When he came back in, he looked quieter and older. He didn’t announce what she said, but he didn’t have to. The mechanic asked if he wanted to proceed, and the owner hesitated just long enough for it to feel like pride was still in the room deciding where to sit.

He approved the work, but not with relief—more like surrender. And as he signed, he muttered that he’d “been telling her it wasn’t that bad,” the words heavy with the realization that “not that bad” had been his entire defense. The mechanic printed the estimate, and the owner stared at it as if the number was also an accusation.

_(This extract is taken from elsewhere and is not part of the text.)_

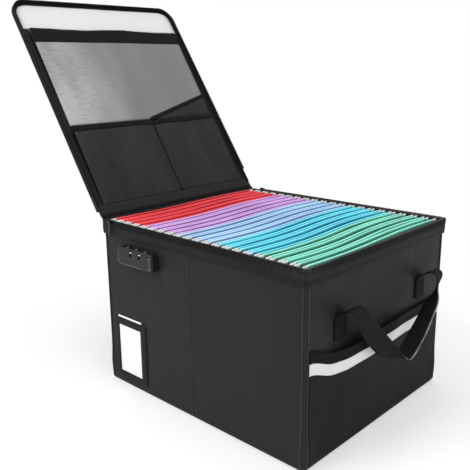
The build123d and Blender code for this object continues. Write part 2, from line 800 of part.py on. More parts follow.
with BuildPart() as lock_housing:
    with BuildSketch(side_view.offset(half_width)):
        with Locations((lock_middle_x, lock_middle_z)):
            RectangleRounded(lock_width, lock_height, lock_corner_radius)
    extrude(amount=lock_depth)
    chamfer(lock_housing.faces().sort_by(Axis.Y)[0].edges(), lock_edge_chamfer)
    # slots that the dials turn in, open at the top
    slot_bottom = dial_axis_z - dial_radius - dial_side_gap
    with BuildSketch(Plane.XY.offset(slot_bottom)):
        with Locations(*[(x, dial_axis_y) for x in dial_places]):
            Rectangle(dial_width + 2 * dial_side_gap, 2 * (dial_radius + dial_side_gap))
    extrude(amount=lock_height, mode=Mode.SUBTRACT)
    # bore for the axle
    with BuildSketch(end_view.offset(axle_low - axle_fit)):
        with Locations((dial_axis_y, dial_axis_z)):
            Circle(axle_radius + axle_fit)
    extrude(amount=axle_high - axle_low + 2 * axle_fit, mode=Mode.SUBTRACT)
    # wedge-shaped slots that the two zip pulls catch in
    with BuildSketch(side_view.offset(-lock_front_y - catch_slot_depth)):
        catch_middle_z = lock_top - catch_slot_below_top - catch_slot_height / 2
        with Locations(*[(x, catch_middle_z) for x in catch_places]):
            Trapezoid(catch_slot_mouth, catch_slot_height, 90 + catch_slot_flare)
    extrude(amount=catch_slot_depth, mode=Mode.SUBTRACT)
    # recess that the release button slides in
    with BuildSketch(side_view.offset(-lock_front_y - button_depth - button_gap)):
        with Locations((recess_middle, lock_middle_z)):
            Rectangle(recess_width, button_height + 2 * button_gap)
    extrude(amount=button_depth + button_gap, mode=Mode.SUBTRACT)
save(lock_housing.part, "lock_housing")

# The dials' axle, and a pin across each slot that holds a zip pull.
pin_level = catch_pin_below_top - catch_slot_below_top + catch_pin_radius
pin_length = catch_slot_mouth - 2 * pin_level * tan(radians(catch_slot_flare))

with BuildPart() as lock_pins:
    with BuildSketch(end_view.offset(axle_low)):
        with Locations((dial_axis_y, dial_axis_z)):
            Circle(axle_radius)
    extrude(amount=axle_high - axle_low)
    for catch_x in catch_places:
        with BuildSketch(end_view.offset(catch_x)):
            with Locations((lock_front_y + catch_pin_back, lock_top - catch_pin_below_top)):
                Circle(catch_pin_radius)
        extrude(amount=pin_length / 2, both=True)
save(lock_pins.part, "lock_pins")

for dial_index, dial_x in enumerate(dial_places):
    with BuildPart() as lock_dial:
        with BuildSketch(end_view.offset(dial_x - dial_width / 2)):
            with Locations((dial_axis_y, dial_axis_z)):
                RegularPolygon(dial_radius, dial_sides)
        extrude(amount=dial_width)
        chamfer(lock_dial.faces().filter_by(Axis.X).edges(), dial_edge_chamfer)
        with BuildSketch(end_view.offset(dial_x - dial_width / 2)):
            with Locations((dial_axis_y, dial_axis_z)):
                Circle(axle_radius + axle_fit)
        extrude(amount=dial_width, mode=Mode.SUBTRACT)
    save(lock_dial.part, f"lock_dial_{dial_index + 1}")

with BuildPart() as lock_button:
    with BuildSketch(side_view.offset(-lock_front_y - button_depth)):
        with Locations((button_x, lock_middle_z)):
            RectangleRounded(button_width, button_height, 1)
    extrude(amount=button_depth + button_proud)
    rib_pitch = button_width / (button_rib_count + 1)
    with BuildSketch(side_view.offset(-lock_front_y + button_proud - button_rib_depth)):
        with GridLocations(rib_pitch, 0, button_rib_count, 1):
            with Locations((button_x, lock_middle_z)):
                Rectangle(rib_pitch / 2, button_height - 2 * button_rib_margin)
    extrude(amount=button_rib_depth, mode=Mode.SUBTRACT)
save(lock_button.part, "lock_button")

inside_y = half_width - wall_thickness

with BuildPart() as lock_back_plate:
    with BuildSketch(side_view.offset(inside_y)):
        with Locations((lock_middle_x, lock_middle_z)):
            Rectangle(lock_width - back_plate_margin, lock_height - back_plate_margin)
        with Locations(*rivet_places):
            Circle(rivet_radius + rivet_hole_clearance, mode=Mode.SUBTRACT)
    extrude(amount=-back_plate_thickness)
save(lock_back_plate.part, "lock_back_plate")

with BuildPart() as lock_rivets:
    with BuildSketch(side_view.offset(half_width)):
        with Locations(*rivet_places):
            Circle(rivet_radius)
    extrude(amount=-(wall_thickness + back_plate_thickness))
    with BuildSketch(side_view.offset(inside_y - back_plate_thickness)):
        with Locations(*rivet_places):
            Circle(rivet_head_radius)
    extrude(amount=-rivet_head_height)
save(lock_rivets.part, "lock_rivets")

# ================= label holder =================

label_right = label_left + label_width
label_top = label_bottom + label_height
window_left = label_left + label_side_left
window_right = label_right - label_side_right
window_low = label_bottom + label_side_bottom
window_high = label_top - label_side_top
window_middle_x = (window_left + window_right) / 2
window_width = window_right - window_left
space_low = window_low - label_pocket_extra
space_width = window_width + 2 * label_pocket_extra
frame_thickness = label_space + label_bezel_thickness

with BuildPart() as label_frame:
    with BuildSketch(side_view.offset(half_width)):
        with Locations((label_left + label_width / 2, label_bottom + label_height / 2)):
            RectangleRounded(label_width, label_height, label_corner_radius)
    extrude(amount=frame_thickness)
    with BuildSketch(side_view.offset(half_width)):
        with Locations((window_middle_x, (space_low + label_top + 1) / 2)):
            Rectangle(space_width, label_top + 1 - space_low)
    extrude(amount=label_space, mode=Mode.SUBTRACT)
    with BuildSketch(side_view.offset(half_width)):
        with Locations((window_middle_x, (window_low + window_high) / 2)):
            Rectangle(window_width, window_high - window_low)
    extrude(amount=frame_thickness, mode=Mode.SUBTRACT)
save(label_frame.part, "label_frame")

with BuildPart() as label_window:
    with BuildSketch(side_view.offset(half_width + label_space - window_thickness)):
        with Locations((window_middle_x, (space_low + label_top) / 2)):
            Rectangle(space_width - 2 * fit, label_top - space_low - 2 * fit)
    extrude(amount=window_thickness)
save(label_window.part, "label_window")

with BuildPart() as label_card:
    card_low = space_low + clear
    card_high = label_top + card_over_frame
    with BuildSketch(side_view.offset(half_width + card_gap)):
        with Locations((window_middle_x, (card_low + card_high) / 2)):
            Rectangle(space_width - 2 * clear, card_high - card_low)
    extrude(amount=card_thickness)
save(label_card.part, "label_card")

# ================= zip sliders and pulls =================

slider_low_x = hinge_x + zip_end - slider_tooth_gap - slider_length
slider_face = half_width + tape_proud + slider_gap
slider_top = band_top + teeth_height + slider_gap + slider_wall
ear_middle = slider_face + slider_wall + ear_reach / 2
pin_y = slider_face + slider_wall + ear_reach
pin_z = slider_top - slider_wall - ear_thickness

with BuildPart() as zip_sliders:
    for side in (-1, 1):
        with BuildSketch(end_view.offset(slider_low_x)):
            with Locations((side * (slider_face + slider_wall / 2), slider_top - slider_drop / 2)):
                Rectangle(slider_wall, slider_drop)
            cap_inner = half_width + band_proud - teeth_inset
            cap_outer = slider_face + slider_wall
            with Locations((side * (cap_inner + cap_outer) / 2, slider_top - slider_wall / 2)):
                Rectangle(cap_outer - cap_inner, slider_wall)
        extrude(amount=slider_length)
        ear_low = slider_low_x + (slider_length - pull_width) / 2 - ear_thickness - fit
        ear_high = slider_low_x + (slider_length + pull_width) / 2 + fit
        for ear_x in (ear_low, ear_high):
            with BuildSketch(end_view.offset(ear_x)):
                with Locations((side * ear_middle, pin_z)):
                    Rectangle(ear_reach, 2 * ear_thickness)
                with Locations((side * pin_y, pin_z)):
                    Circle(ear_thickness)
            extrude(amount=ear_thickness)
        with BuildSketch(end_view.offset(ear_low)):
            with Locations((side * pin_y, pin_z)):
                Circle(pull_pin_radius)
        extrude(amount=ear_high + ear_thickness - ear_low)
save(zip_sliders.part, "zip_sliders")

for side, side_name in ((-1, "front"), (1, "back")):
    with BuildPart() as zip_pull:
        with BuildSketch(end_view.offset(slider_low_x + (slider_length - pull_width) / 2)):
            with Locations((side * pin_y, pin_z - pull_length / 2)):
                Rectangle(pull_thickness, pull_length)
            with Locations((side * pin_y, pin_z)):
                Circle(pull_eye_radius)
                Circle(pull_pin_radius + pull_fit, mode=Mode.SUBTRACT)
        extrude(amount=pull_width)
    save(zip_pull.part, f"zip_pull_{side_name}")

print(len(written), "sub-parts written")
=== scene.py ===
from math import acos, ceil, cos, dist, exp, hypot, pi, radians, sin, sqrt

import bmesh
import bpy
from mathutils import Matrix, Vector, noise


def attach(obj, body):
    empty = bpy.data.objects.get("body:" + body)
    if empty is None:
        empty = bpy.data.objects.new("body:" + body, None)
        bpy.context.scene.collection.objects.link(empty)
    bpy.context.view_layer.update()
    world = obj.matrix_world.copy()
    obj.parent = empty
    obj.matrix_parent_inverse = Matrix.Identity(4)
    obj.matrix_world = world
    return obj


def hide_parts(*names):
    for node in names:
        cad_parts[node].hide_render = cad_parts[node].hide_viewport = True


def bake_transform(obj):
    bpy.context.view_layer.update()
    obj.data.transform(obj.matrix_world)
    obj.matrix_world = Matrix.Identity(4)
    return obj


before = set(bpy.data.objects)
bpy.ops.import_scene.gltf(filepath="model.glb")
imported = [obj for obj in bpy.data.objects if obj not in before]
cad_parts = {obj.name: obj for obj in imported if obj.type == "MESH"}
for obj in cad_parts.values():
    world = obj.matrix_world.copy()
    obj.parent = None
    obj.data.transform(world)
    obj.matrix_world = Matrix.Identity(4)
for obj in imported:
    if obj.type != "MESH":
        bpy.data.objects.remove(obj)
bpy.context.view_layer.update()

MM = 0.001

# ---------------------------------------------------------------- sizes, in mm
HALF_X, HALF_Y, CORNER = 190, 165, 5
WALL_TOP, BAND_LOW, BAND_TOP = 257.6, 238, 258.6
TRAY_TOP, BASE_ROUND = 4.4, 6
LOCK_X, LOCK_LOW = (-150, -60), 190     # the lock's ends and foot, with a margin
CARD_X, CARD_TOP = (-176, -96), 206     # the label holder's ends, and the top of its card's way out
TAB_Y, TAB_FOOT, STRAP_WIDTH = 98, 148, 25.4
POCKET_HALF, POCKET_FOOT, POCKET_TOP = 158.8, 8, 146
ZIP_START = -159.5                      # x of the rim zip's first tooth
LABEL_ROUND, DIAL_X, DIAL_STEP, DIAL_Z = 3, -122.9, 19.4, 224.4
HINGE = Vector((-193, 0, 264))
LID_ANGLE = radians(124)
LID_U = Vector((cos(LID_ANGLE), 0, sin(LID_ANGLE)))
LID_W = Vector((-sin(LID_ANGLE), 0, cos(LID_ANGLE)))
LID_START, LID_END, LID_HALF_Y, LID_CORNER = 7.5, 386, 168, 26
LINING_START, LINING_END, LINING_HALF = 8.6, 384.9, 166.9
NET_HALF, DIVIDER_Y = 152.6, 8
DOC_FOOT, DOC_MOUTH, DOC_HEM = 154, 332, 26
LOW_FOOT, LOW_MOUTH, LOW_HEM = 15, 150, 8
PER_COLOUR, PITCH, MOUTH_HALF, FOOT_HALF, FOLDER_HALF, FOLDER_LOW = 4, 18.26, 7.4, 3.5, 149, 24
FOLD_TOP, LEAF_TOP = 258.7, 250


def lid_point(u, y, w):
    """A point of the lid: u from the hinge, y across, w outward."""
    return HINGE + LID_U * u + Vector((0, y, 0)) + LID_W * w


def smooth(a, b, x):
    t = min(1, max(0, (x - a) / (b - a)))
    return t * t * (3 - 2 * t)


def bell(x, width):
    """1 at the middle of a bump, and about a third at its width."""
    return exp(-((x / width) ** 2))


def ripple(point, scale, seed):
    """Smooth noise from -1 to 1 at a point in mm, with features about scale mm wide."""
    return noise.noise(Vector(point) / scale + Vector((seed * 7.3, seed * 3.1, seed * 5.7)))


# ---------------------------------------------------------------- materials
def wire(tree, kind, *sources, **settings):
    """A shader node whose inputs are linked or set in order. None leaves an input as it is."""
    node = tree.nodes.new("ShaderNode" + kind)
    for key, value in settings.items():
        setattr(node, key, value)
    for source, socket in zip(sources, node.inputs):
        source = getattr(source, "socket", source)
        if isinstance(source, bpy.types.NodeSocket):
            tree.links.new(source, socket)
        elif source is not None:
            socket.default_value = source
    return node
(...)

By the time the car was pulled into a bay, the most uncomfortable part of the story wasn’t the nest itself. It was the way fourteen pounds of mouse-packed insulation had been living in the dash while the owner kept insisting the person he supposedly cared about was just being difficult. The car could be cleaned and repaired, ducts scrubbed, filters replaced, wiring checked—but the bigger mess was still out in the parking lot, sitting in his pocket as an unread text from his wife.